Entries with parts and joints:
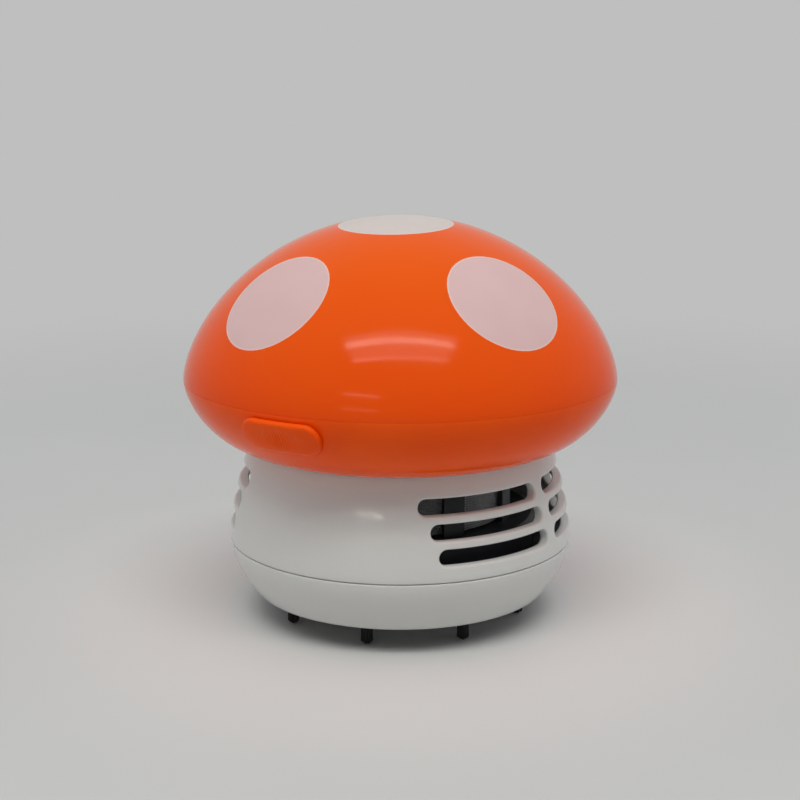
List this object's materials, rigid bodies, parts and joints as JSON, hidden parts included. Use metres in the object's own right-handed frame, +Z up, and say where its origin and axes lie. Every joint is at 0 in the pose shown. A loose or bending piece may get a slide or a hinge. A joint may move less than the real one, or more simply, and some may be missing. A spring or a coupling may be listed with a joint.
{
  "type": "desktop mini vacuum cleaner",
  "caption": "Toadstool-shaped desk vacuum cleaner: round spotted cap with a slide switch, slotted stem over a filter, and a twist-off base with a ring of brush tufts.",
  "frame": {"origin": "on the upright axis of the round body, at the level of the bristle tips, which is where the cleaner stands", "axes": "+Z up the axis to the crown of the cap; -Y to the front, where the switch is; +X to the right as seen from the front"},
  "size_m": [0.0878, 0.0892, 0.0811],
  "materials": {
    "orange_plastic": "gloss",
    "white_plastic": "satin",
    "black_plastic": "satin",
    "grey_mesh": "matte",
    "bristle": "matte",
    "steel": "satin",
    "copper": "satin",
    "brass": "satin",
    "magnet": "matte",
    "cell_foil": "satin",
    "red_insulation": "matte",
    "black_insulation": "matte"
  },
  "bodies": {
    "housing": {"cap_dish": "orange_plastic", "stem_shell": "white_plastic", "filter_basket": "black_plastic", "filter_mesh": "grey_mesh", "motor_can": "steel", "motor_magnet_front": "magnet", "motor_magnet_back": "magnet", "motor_end_cap": "white_plastic", "motor_terminal_left": "brass", "motor_terminal_right": "brass", "motor_clamp": "black_plastic", "battery_tray": "black_plastic", "battery_cell_left": "cell_foil", "battery_cell_right": "cell_foil", "battery_spring_left": "steel", "battery_spring_right": "steel", "contact_negative": "steel", "contact_positive": "steel", "contact_bridge": "steel", "slide_switch_case": "steel", "switch_pin_1": "brass", "switch_pin_2": "brass", "switch_pin_3": "brass", "tray_screw_1": "steel", "tray_screw_2": "steel", "tray_screw_3": "steel", "clamp_screw_1": "steel", "clamp_screw_2": "steel", "stem_screw_1": "steel", "stem_screw_2": "steel", "wire_negative": "black_insulation", "wire_positive": "red_insulation", "wire_motor": "red_insulation"},
    "dome": {"cap_dome": "orange_plastic"},
    "knob": {"switch_knob": "orange_plastic"},
    "lever": {"slide_switch_lever": "black_plastic"},
    "rotor": {"impeller": "white_plastic", "motor_shaft": "steel", "motor_armature": "copper", "motor_commutator": "copper"},
    "base": {"base_cover": "white_plastic", "brush_1": "bristle", "brush_2": "bristle", "brush_3": "bristle", "brush_4": "bristle"}
  },
  "joints": [
    {"name": "dome_lift", "type": "slide", "parent": "housing", "child": "dome", "axis": [0, 0, 1], "range_m": [0, 0.035]},
    {"name": "switch_sweep", "type": "hinge", "parent": "housing", "child": "knob", "pos_m": [0, 0, 0.0445], "axis": [0, 0, 1], "range_deg": [0, 4.5]},
    {"name": "switch_lever", "type": "slide", "parent": "housing", "child": "lever", "axis": [1, 0, 0], "range_m": [0, 0.003]},
    {"name": "fan_spin", "type": "hinge", "parent": "housing", "child": "rotor", "pos_m": [0, 0, 0.03], "axis": [0, 0, 1], "continuous": true},
    {"name": "base_twist", "type": "hinge", "parent": "housing", "child": "base", "pos_m": [0, 0, 0.0157], "axis": [0, 0, 1], "range_deg": [0, 20]}
  ],
  "couplings": [
    {"joint": "switch_lever", "follows": "switch_sweep", "m_per_rad": 0.038}
  ]
}
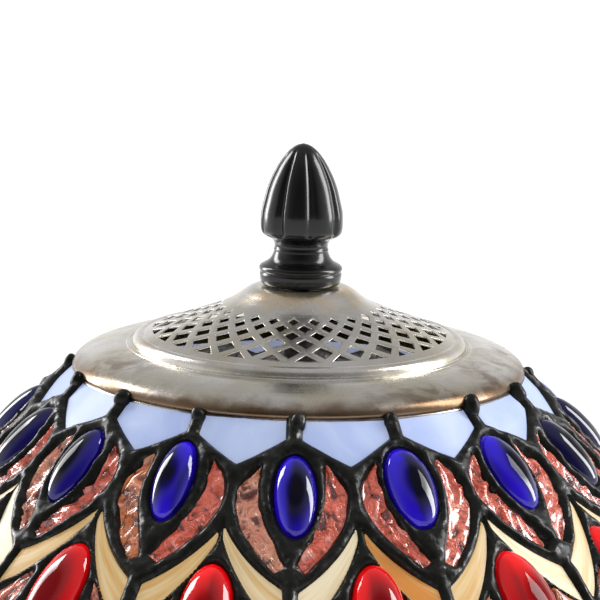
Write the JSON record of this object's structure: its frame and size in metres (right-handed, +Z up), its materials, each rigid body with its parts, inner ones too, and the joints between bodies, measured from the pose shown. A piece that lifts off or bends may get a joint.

_Task details:_ List all lines in the material containing the string "handed".

_Written response:_
List this object's materials, rigid bodies, parts and joints as JSON, hidden parts included. Use metres in the object's own right-handed frame, +Z up, and say where its origin and axes lie. Every joint is at 0 in the pose shown. A loose or bending piece may get a slide or a hinge. A joint may move less than the real one, or more simply, and some may be missing. A spring or a coupling may be listed with a joint.
Write the JSON record of this object's structure: its frame and size in metres (right-handed, +Z up), its materials, each rigid body with its parts, inner ones too, and the joints between bodies, measured from the pose shown. A piece that lifts off or bends may get a joint.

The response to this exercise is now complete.